- Work to do: All the data should come back exactly as it was given.

>> Start

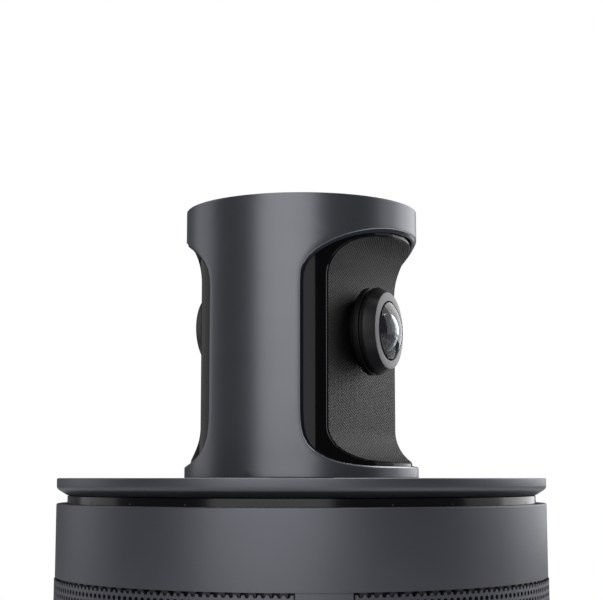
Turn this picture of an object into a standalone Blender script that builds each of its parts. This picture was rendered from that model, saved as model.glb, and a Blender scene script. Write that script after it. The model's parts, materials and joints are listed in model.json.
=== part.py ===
"""Table-top conference camera: a round loudspeaker base and a panning turret with two fisheye lenses.

Millimetres are used for every size below and turned to metres where a mesh is made. The origin is the
centre of the footprint on the table, +Z is up and the base's plain front strip faces -Y. An azimuth is
measured from -Y towards +X.
"""

import math

import bmesh
import bpy
from mathutils import Matrix

MM = 0.001
FIT = 0.3                    # gap kept between touching pieces

# Facets round a full turn
ROUND = 48                   # base and turret
MEDIUM = 28                  # speaker, hub
SMALL = 20                   # lenses, motor
TINY = 10                    # screws, capsules

# Base drum
BASE_R = 60.0
WALL = 2.3                   # drum wall
DRUM_BOTTOM = 3.0
DRUM_TOP = 92.0
LEDGE_R = 50.0               # inner edge of the ledge that the bottom plate is screwed to
LEDGE_Z = (5.6, 8.6)
GRILLE_BOTTOM = 12.5
GRILLE_TOP = 74.2
GRILLE_GAP = 0.9             # shadow line above the grille
GRILLE_PROUD = 0.2
GRILLE_THICK = 1.2
STRIP_HALF_DEG = 5.75        # plain front strip between the two grilles
REAR_HALF_DEG = 30.0         # plain rear strip that carries the sockets
LOCATOR = (55.9, 57.3, 70.0, 77.0)           # inner and outer radius, foot and head
CLOTH = (56.2, 57.0, 9.2, 69.5)
REAR_ROOM = ((-25, 25), (40, 70), (0, 80))   # left free of both for the sockets
FOOT_RING = (45.0, 51.0, 0.0, 3.0)
PLATE_Z = (3.3, 5.3)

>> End

- Correct response:
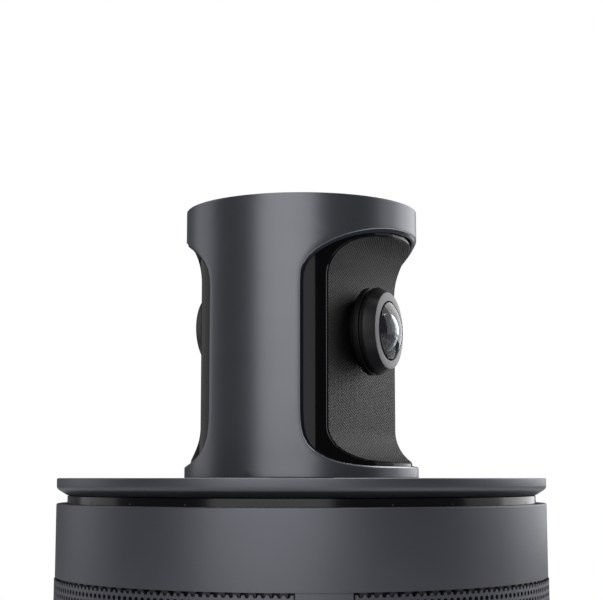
Turn this picture of an object into a standalone Blender script that builds each of its parts. This picture was rendered from that model, saved as model.glb, and a Blender scene script. Write that script after it. The model's parts, materials and joints are listed in model.json.
=== part.py ===
"""Table-top conference camera: a round loudspeaker base and a panning turret with two fisheye lenses.

Millimetres are used for every size below and turned to metres where a mesh is made. The origin is the
centre of the footprint on the table, +Z is up and the base's plain front strip faces -Y. An azimuth is
measured from -Y towards +X.
"""

import math

import bmesh
import bpy
from mathutils import Matrix

MM = 0.001
FIT = 0.3                    # gap kept between touching pieces

# Facets round a full turn
ROUND = 48                   # base and turret
MEDIUM = 28                  # speaker, hub
SMALL = 20                   # lenses, motor
TINY = 10                    # screws, capsules

# Base drum
BASE_R = 60.0
WALL = 2.3                   # drum wall
DRUM_BOTTOM = 3.0
DRUM_TOP = 92.0
LEDGE_R = 50.0               # inner edge of the ledge that the bottom plate is screwed to
LEDGE_Z = (5.6, 8.6)
GRILLE_BOTTOM = 12.5
GRILLE_TOP = 74.2
GRILLE_GAP = 0.9             # shadow line above the grille
GRILLE_PROUD = 0.2
GRILLE_THICK = 1.2
STRIP_HALF_DEG = 5.75        # plain front strip between the two grilles
REAR_HALF_DEG = 30.0         # plain rear strip that carries the sockets
LOCATOR = (55.9, 57.3, 70.0, 77.0)           # inner and outer radius, foot and head
CLOTH = (56.2, 57.0, 9.2, 69.5)
REAR_ROOM = ((-25, 25), (40, 70), (0, 80))   # left free of both for the sockets
FOOT_RING = (45.0, 51.0, 0.0, 3.0)
PLATE_Z = (3.3, 5.3)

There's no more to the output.